The four missiles fired by North Korea this week were all short-range and don’t pose a direct threat to the U.S. mainland. According to South Korea’s assessment, the first two weapons launched Sunday were believed to be cruise missiles. But Japan said North Korea on Thursday launched ballistic missiles, more provocative weapons whose tests are banned by U.N. Security Council resolutions.

“The basic pattern isn’t much different. But while North Korea in the past focused on showing off its maximum capability when a new government came in the United States, I feel the North is trying to control the level of (its provocation),” said Du Hyeogn Cha, an analyst at Seoul’s Asan Institute for Policy Studies.


In January, about 10 days before Biden took office, North Korean leader Kim Jong Un said in a policy speech that he would enlarge his nuclear arsenal and beef up fighting capability to cope with a hostile U.S. policy and military threats. He also pressed South Korea to suspend regular military drills with the United States if it truly wants better ties.

Earlier in March, when U.S. and South Korean militaries pressed ahead with their springtime drills, Kim’s powerful sister, Kim Yo Jong, warned the United States to “refrain from causing a stink” if it wants to “sleep in peace” for the next four years.

U.S. Secretary of State Antony Blinken has said Washington reached out to Pyongyang starting in mid-February, but Pyongyang hasn’t responded.
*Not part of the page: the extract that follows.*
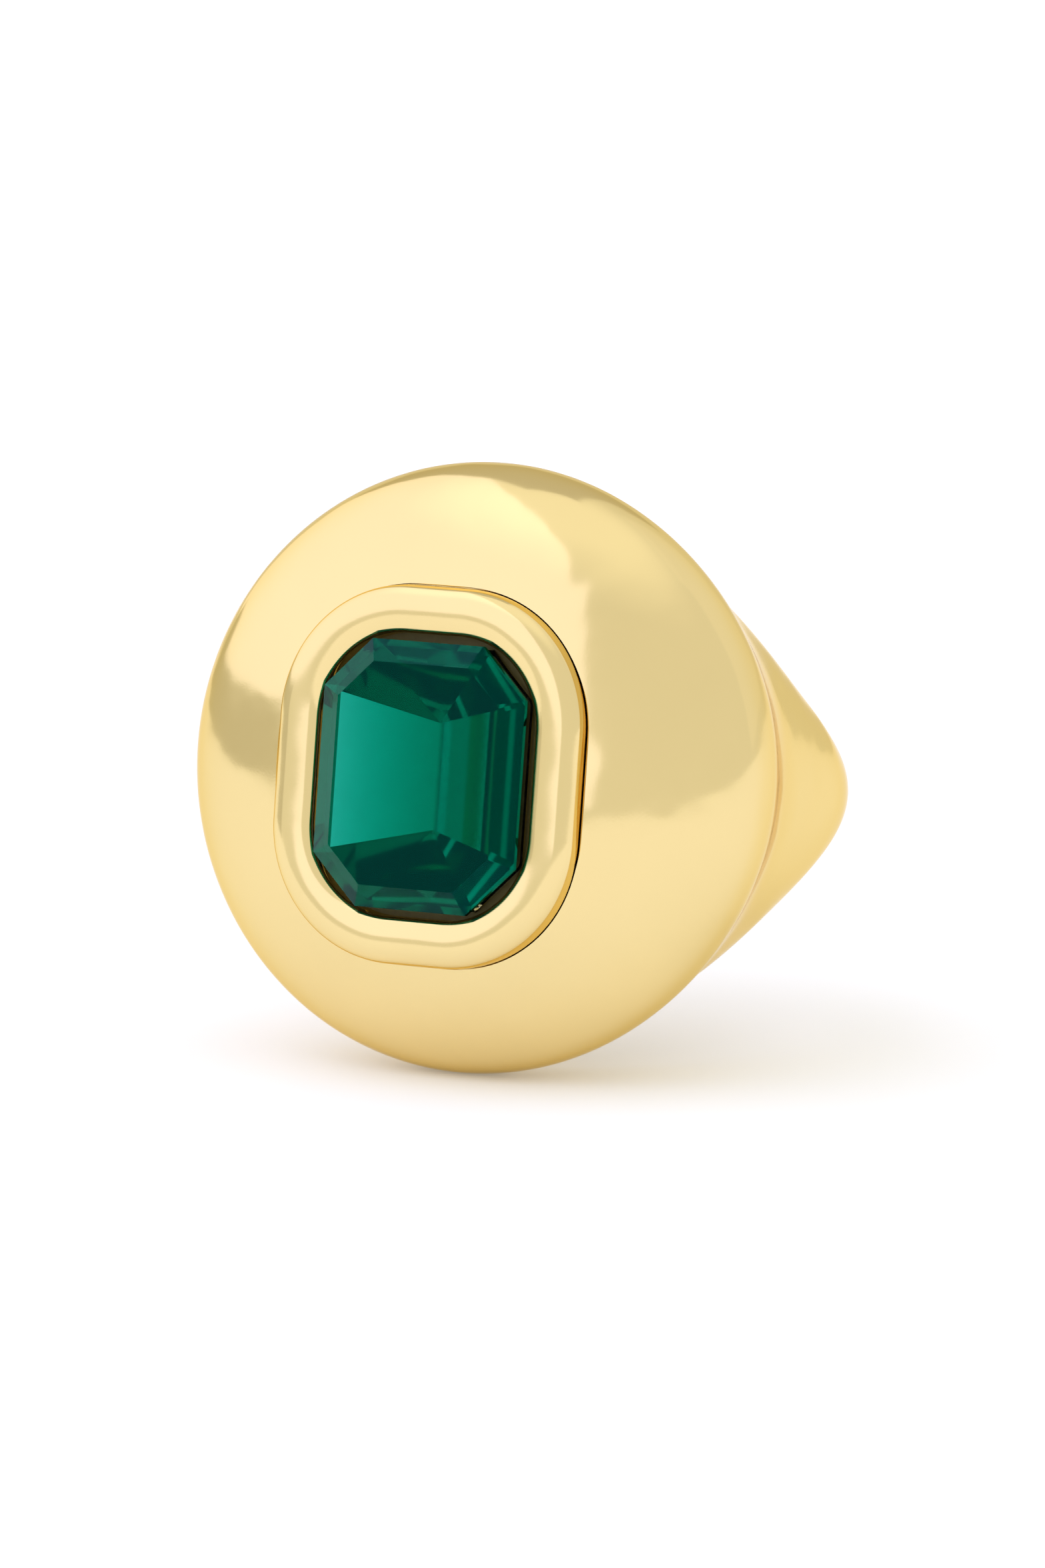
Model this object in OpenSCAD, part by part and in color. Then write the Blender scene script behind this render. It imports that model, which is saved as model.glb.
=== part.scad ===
// Domed cocktail ring with an octagon crystal in a rolled oval bezel.
// The finger goes through along Z, the head faces -Y, and the origin is the middle of the finger hole.

/* [Shank] */
// Diameter of the finger hole
finger_bore_d = 17.3; // [16.9:0.1:17.7]
// Thickness of the shank at its back
shank_back_t = 2; // [1.5:0.05:3]
// Thickness of the shank at its sides
shank_side_t = 3.55; // [3.2:0.05:3.9]
// Height of the band at its back
band_back_h = 3.9; // [3:0.1:6]
// Height that the band tapers from, inside the head
band_root_h = 21.8; // [21:0.2:23]
// How soon the band narrows: a higher value narrows it sooner
band_taper = 2.3; // [2.1:0.1:2.6]

/* [Head] */
// Width of the dome across the finger
dome_w = 28; // [27:0.1:29]
// Height of the dome along the finger
dome_h = 27.6; // [26.6:0.1:28.4]
// Depth of the dome's front half
dome_depth = 6; // [5.8:0.1:6.4]
// How full the dome's shoulder is: 2 is an ellipse, and a higher value is fuller
dome_fullness = 2.2; // [2.15:0.05:2.4]
// Depth of the dome's back half at the sides, where it runs into the shank
neck_side_depth = 8.5; // [8:0.1:9]
// Depth of the dome's back half at the top and the bottom
neck_top_depth = 3.3; // [3.1:0.1:4]
// Distance from the finger's axis to the dome's widest plane
dome_reach = 11.4; // [11.2:0.1:11.6]
// How far the dome's middle lies above the stone's middle
dome_rise = 0.4; // [0:0.1:0.5]
// Softness of the join between the dome and the shank at the finger hole's lips
lip_blend = 2.5; // [2.2:0.1:2.8]
// How much softer the join is at the sides of the neck
neck_blend = 2.5; // [2:0.1:3]
// Radius of the rounded edge of the hollow inside the head
hollow_edge_r = 4; // [3.6:0.1:4]
// Width and height of the hollow inside the head
hollow_d = 22; // [21.5:0.5:22.5]

/* [Setting] */
// Distance from the finger's axis to the plane of the bezel's seam
seam_reach = 16.5; // [16.4:0.1:16.7]
// Radius of the corners of the bezel's opening
opening_corner_r = 4; // [3.9:0.05:4.05]
// Width of the bezel's rolled rim
rim_w = 2.15; // [1.8:0.05:2.2]
// Height of the rim's crest above the seam plane
rim_h = 1.1; // [1:0.1:1.5]
// Thickness of the cup's wall under the rim
cup_wall = 0.75; // [0.5:0.05:0.8]
// Depth of the cup under the seam plane
cup_depth = 3.9; // [3.7:0.1:4]
// Thickness of the plate that closes the cup
base_plate_t = 0.8; // [0.6:0.1:0.8]

/* [Stone] */
// Width of the stone
stone_w = 10; // [9.8:0.1:10.1]
// Length of the stone
stone_l = 12; // [11.8:0.1:12.1]
// How far each corner of the stone is cut back
corner_cut = 2.25; // [2.2:0.05:2.6]
// Height of the girdle's front edge above the seam plane
girdle_front = 1.2; // [0.9:0.1:1.2]
// Thickness of the girdle
girdle_t = 0.25; // [0.2:0.05:0.4]
// Height of the crown
crown_h = 0.6; // [0.5:0.1:0.8]
// Width of the crown's step
crown_step_w = 1; // [0.9:0.1:1.2]
// Depth of the pavilion's first step
pavilion_step_h = 0.9; // [0.8:0.1:1]
// Width of the pavilion's first step
pavilion_step_w = 0.6; // [0.5:0.1:0.7]
// Depth of the whole pavilion, down to its keel
pavilion_h = 3.1; // [3:0.1:3.3]
// Length of the keel
keel_l = 4.8; // [4.4:0.1:5.2]
// Thickness of the foil behind the stone
foil_t = 0.12; // [0.1:0.01:0.15]

/* [Hidden] */

$fn = 96;
bore_r = finger_bore_d / 2;
ray_start_inset = 0.6;
ray_start_r = bore_r - ray_start_inset;
ray_fan = 30;
cut_overrun = 1;
angle_steps = 72;
arch_steps = 26;
search_reach = 24;
search_steps = 18;
dome_field_scale = 8;
band_field_scale = 3;
taper_hold = 3;

rim_r = opening_corner_r + rim_w;
cup_r = opening_corner_r + cup_wall;
fit_gap = 0.05;
stone_gap = 0.35;
corner_x = stone_w / 2 + stone_gap - opening_corner_r;
corner_y = stone_l / 2 + stone_gap - opening_corner_r;
flange_depth = 0.9;
crest_share = 0.45;
crest_r = opening_corner_r + crest_share * rim_w;
lip_drop = 0.4;
step_h = 0.15;
roll_fullness = 2.4;
roll_steps = 7;
cement_top = -0.2;
foil_top = 0.7;
keel_grow_rate = 1.2;
head_wall = 1.7;
corner_inset_rate = 2 - sqrt(2);
tiny = 0.000001;

// ---- the ring's body: a dome and a tapering band, blended ----

function smooth_min(a, b, k) = let (h = max(k - abs(a - b), 0) / k) min(a, b) - h * h * k / 4;

function band_half_h(a) =
    (band_back_h + (band_root_h - band_back_h) * pow(1 - pow(sin(a / 2), taper_hold), band_taper)) / 2;

function band_t(a) = shank_back_t + (shank_side_t - shank_back_t) * pow(sin(a), 2);

function dome_field(x, y, z) =
    let (
        sideways = pow(2 * x / dome_w, 2),
        across = sideways + pow(2 * (z - dome_rise) / dome_h, 2),
        neck_depth = neck_top_depth + (neck_side_depth - neck_top_depth) * sideways / max(across, tiny),
        depth = y < -dome_reach ? dome_depth : neck_depth,
        along = pow(abs(y + dome_reach) / depth, dome_fullness)
    )
    dome_field_scale * (pow(pow(across, dome_fullness / 2) + along, 1 / dome_fullness) - 1);

function band_field(a, r, z) =
    band_field_scale * (norm([(r - bore_r) / band_t(a), z / band_half_h(a)]) - 1);

// Negative inside the metal, zero on its surface
function body_field(x, y, z) =
    let (a = abs(atan2(x, -y)))
    smooth_min(
        dome_field(x, y, z),
        band_field(a, norm([x, y]), z),
        lip_blend + neck_blend * pow(sin(a), 2)
    );

// A ray leaves the finger hole's wall at the angle a from the head and at the angle lift from
// the level, and fans out sideways so that it crosses the neck behind the dome squarely
function ray_point(a, lift, d) =
    let (b = a + ray_fan * sin(a), level = d * cos(lift))
    [ray_start_r * sin(a) + level * sin(b), -ray_start_r * cos(a) - level * cos(b), d * sin(lift)];

// Where the ray comes out of the metal, by halving the stretch from near to far
function surface_distance(a, lift, near = 0, far = search_reach, left = search_steps) =
    let (middle = (near + far) / 2, p = ray_point(a, lift, middle))
    left == 0 ? middle :
    body_field(p.x, p.y, p.z) < 0
        ? surface_distance(a, lift, middle, far, left - 1)
        : surface_distance(a, lift, near, middle, left - 1);

module solid_body() {
    row = arch_steps + 1;
    points = [
        for (i = [0 : angle_steps - 1], j = [0 : arch_steps])
            let (a = i * 360 / angle_steps, lift = -90 + j * 180 / arch_steps)
            ray_point(a, lift, surface_distance(a, lift))
    ];
    quads = [
        for (i = [0 : angle_steps - 1], j = [0 : arch_steps])
            let (i2 = (i + 1) % angle_steps, j2 = (j + 1) % row)
            [i * row + j, i * row + j2, i2 * row + j2, i2 * row + j]
    ];
    triangles = [for (q = quads, half = [0, 1]) half == 0 ? [q[0], q[1], q[2]] : [q[0], q[2], q[3]]];
    polyhedron(points, triangles, convexity = 6);
}

// Round disc with a fully rounded edge, open to the finger hole
module head_hollow() {
    translate([0, -seam_reach + head_wall + hollow_edge_r, dome_rise])
        rotate([90, 0, 0])
            rotate_extrude() {
                translate([hollow_d / 2 - hollow_edge_r, 0]) intersection() {
                    circle(hollow_edge_r);
                    translate([0, -hollow_edge_r]) square([hollow_edge_r, 2 * hollow_edge_r]);
                }
                translate([0, -hollow_edge_r]) square([hollow_d / 2 - hollow_edge_r, 2 * hollow_edge_r]);
            }
}

module ring_body() {
    color([0.93, 0.82, 0.52])
        difference() {
            solid_body();
            translate([0, 0, -dome_h]) cylinder(r = bore_r, h = 2 * dome_h);
            head_hollow();
            setting_frame() {
                translate([0, 0, -cup_depth]) oval_prism(cup_r + fit_gap, cup_depth);
                translate([0, 0, -flange_depth]) oval_prism(rim_r + fit_gap, flange_depth + 2 * cut_overrun);
            }
        }
}

// ---- the setting: drawn lying flat, with the seam plane at height 0, then stood up on the head ----

module setting_frame() {
    translate([0, -seam_reach, 0]) rotate([90, 0, 0]) children();
}

// Rounded oblong whose corners have the radius r
module oval(r) {
    square([2 * (corner_x + r), 2 * corner_y], center = true);
    square([2 * corner_x, 2 * (corner_y + r)], center = true);
    for (sx = [-1, 1], sy = [-1, 1]) translate([sx * corner_x, sy * corner_y]) circle(r);
}

module oval_prism(r, h) {
    linear_extrude(h) oval(r);
}

// The rim's section: distance from the corner's centre, then height above the seam plane
function rolled_rim_points() =
    let (rise = rim_h - step_h, run = rim_r - crest_r, lip = crest_r - opening_corner_r)
    [
        for (i = [0 : roll_steps])
            let (a = 90 * i / roll_steps)
            [crest_r + run * pow(cos(a), 2 / roll_fullness), step_h + rise * pow(sin(a), 2 / roll_fullness)],
        for (i = [1 : roll_steps])
            let (a = 90 * i / roll_steps)
            [crest_r - lip * sin(a), rim_h - lip_drop * (1 - cos(a))]
    ];

module collar_section() {
    polygon(concat(rolled_rim_points(), [
        [opening_corner_r, -cup_depth], [cup_r, -cup_depth], [cup_r, -flange_depth], [rim_r, -flange_depth]
    ]));
}

// Sweeps a section round the oval: a quarter turn at each corner, and straight runs between them
module sweep_round_oval() {
    for (sx = [0, 1], sy = [0, 1])
        mirror([sx, 0, 0]) mirror([0, sy, 0])
            translate([corner_x, corner_y, 0]) rotate_extrude(angle = 90) children();
    for (turn = [0, 180]) rotate([0, 0, turn]) {
        translate([corner_x, corner_y, 0]) rotate([90, 0, 0]) linear_extrude(2 * corner_y) children();
        rotate([0, 0, 90]) translate([corner_y, corner_x, 0])
            rotate([90, 0, 0]) linear_extrude(2 * corner_x) children();
    }
}

module bezel_collar() {
    color([0.95, 0.85, 0.56]) setting_frame() sweep_round_oval() collar_section();
}

module bezel_base_plate() {
    color([0.9, 0.78, 0.48])
        setting_frame() translate([0, 0, -cup_depth - base_plate_t]) oval_prism(cup_r, base_plate_t);
}

module cement_bed() {
    color([0.85, 0.83, 0.75])
        setting_frame() difference() {
            translate([0, 0, -cup_depth]) oval_prism(opening_corner_r, cup_depth + cement_top);
            pavilion(foil_t);
        }
}

// ---- the stone ----

// Octagon set in from the stone's outline, at the height z
function octagon(inset, z) =
    let (
        x = stone_w / 2 - inset,
        y = stone_l / 2 - inset,
        c = corner_cut - inset * corner_inset_rate
    )
    [
        [x, y - c, z], [x - c, y, z], [c - x, y, z], [-x, y - c, z],
        [-x, c - y, z], [c - x, -y, z], [x - c, -y, z], [x, c - y, z]
    ];

function side_faces(first, second) =
    [for (i = [0 : 7]) [first + i, first + (i + 1) % 8, second + (i + 1) % 8, second + i]];

// The pavilion from the girdle down to the keel, grown on every side by the thickness grow
module pavilion(grow = 0) {
    top = girdle_front - girdle_t;
    step_z = top - pavilion_step_h - grow / 2;
    keel_z = top - pavilion_h - keel_grow_rate * grow;
    points = concat(
        octagon(-grow, top),
        octagon(pavilion_step_w - grow, step_z),
        [[0, keel_l / 2, keel_z], [0, -keel_l / 2, keel_z]]
    );
    upper = 16;
    lower = 17;
    faces = concat(
        [[for (i = [7 : -1 : 0]) i]],
        side_faces(0, 8),
        [
            [8, 9, upper], [9, 10, upper], [10, 11, upper], [11, 12, lower, upper],
            [12, 13, lower], [13, 14, lower], [14, 15, lower], [15, 8, upper, lower]
        ]
    );
    polyhedron(points, faces, convexity = 2);
}

module crown() {
    points = concat(
        octagon(0, girdle_front - girdle_t), octagon(0, girdle_front),
        octagon(crown_step_w, girdle_front + crown_h)
    );
    faces = concat(
        [[for (i = [0 : 7]) i]], side_faces(8, 0), side_faces(16, 8), [[for (i = [7 : -1 : 0]) 16 + i]]
    );
    polyhedron(points, faces, convexity = 2);
}

module stone_foil() {
    color([0.75, 0.75, 0.72])
        setting_frame() difference() {
            pavilion(foil_t);
            pavilion();
            translate([0, 0, foil_top + cut_overrun / 2])
                cube([2 * stone_w, 2 * stone_l, cut_overrun], center = true);
        }
}

module stone() {
    color([0.0, 0.45, 0.36]) setting_frame() union() {
        pavilion();
        crown();
    }
}

ring_body();
bezel_collar();
bezel_base_plate();
cement_bed();
stone_foil();
stone();
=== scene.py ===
# Domed cocktail ring: a polished gold-plated casting, a rolled oval bezel and an emerald-green
# octagon crystal with a foiled back. The finger goes through along Z and the head faces -Y.
import math

import bmesh
import bpy
import numpy as np
from mathutils import Matrix, Vector


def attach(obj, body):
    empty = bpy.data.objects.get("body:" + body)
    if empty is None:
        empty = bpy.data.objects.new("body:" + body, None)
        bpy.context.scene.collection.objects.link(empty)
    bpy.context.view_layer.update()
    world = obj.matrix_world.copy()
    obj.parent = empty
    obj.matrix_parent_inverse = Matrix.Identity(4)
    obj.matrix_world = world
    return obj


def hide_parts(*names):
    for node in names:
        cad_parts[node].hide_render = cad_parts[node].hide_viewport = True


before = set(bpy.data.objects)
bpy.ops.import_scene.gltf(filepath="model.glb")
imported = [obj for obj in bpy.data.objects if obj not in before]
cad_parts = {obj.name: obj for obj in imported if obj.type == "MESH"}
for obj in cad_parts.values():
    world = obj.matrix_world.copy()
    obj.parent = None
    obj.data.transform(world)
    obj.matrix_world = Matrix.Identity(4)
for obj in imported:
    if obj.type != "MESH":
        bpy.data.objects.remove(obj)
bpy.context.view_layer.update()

MM = 0.001
MERGE = 1e-6  # metres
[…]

Blinken still slammed North Korea’s human rights conditions and nuclear ambitions when he visited Seoul with Defense Secretary Lloyd Austin last week. North Korea’s First Vice Foreign Minister Choe Son Hui said her country will keep ignoring such U.S. offers because of what she called U.S. hostility.

“It’s like North Korea is putting Kim Yo Jong’s threats into action as she said the United States can’t sleep in peace if it doesn’t accept its demands,” said Moon Seong Mook, an analyst for the Seoul-based Korea Research Institute for National Strategy.

While the North’s latest weapons launches were seen as a response to the South Korea-U.S. drills and Blinken and Austin’s trip to Seoul, Moon Seong Mook said North Korea eventually wants “the United States to lift sanctions while letting it maintain its nuclear capability.”



Experts say it’s highly unlikely for the Biden administration to back down and make concessions in the face of North Korea’s short-range missile launches. Biden, who has criticized Kim “a thug,” also won’t likely sit down for one-on-one talks with Kim unless working-level officials confirm North Korea’s sincerity in denuclearization.

This could lead North Korea to launch bigger weapons tests in coming months, especially if it isn’t satisfied with the Biden government’s North Korea policy review expected to be publicized soon, experts say.

“Biden won’t likely do a Trump-style ‘reality show summit’ with Kim. Kim’s agony in the next four years will be subsequently deepened and his nuclear gambling cannot help continuing,” said Nam Sung-wook, a professor at South Korea’s Korea University.

A possible high-profile provocation by North Korea could be conducting long-range missile and nuclear tests, which Kim Jong Un suspended when he began engaging diplomatically with Washington.

After a torrid run of long-range missile and nuclear tests in 2016-17, Kim Jong Un claimed to have achieved the ability to attack the U.S. homeland with nuclear missiles. But outside experts said North Korea hasn’t mastered a few remaining technologies, such protecting its warheads during the harsh conditions of atmospheric reentry to have functioning intercontinental ballistic missiles.

But one unlikely possibility is U.N. Security Council sanctions more punishing than the current ones. China, the North’s major diplomatic ally and economic lifeline, wields veto power on the council. Given its current tensions with Washington, China may not easily agree on more sanctions even if North Korea engages in long-range or nuclear tests, Cha said.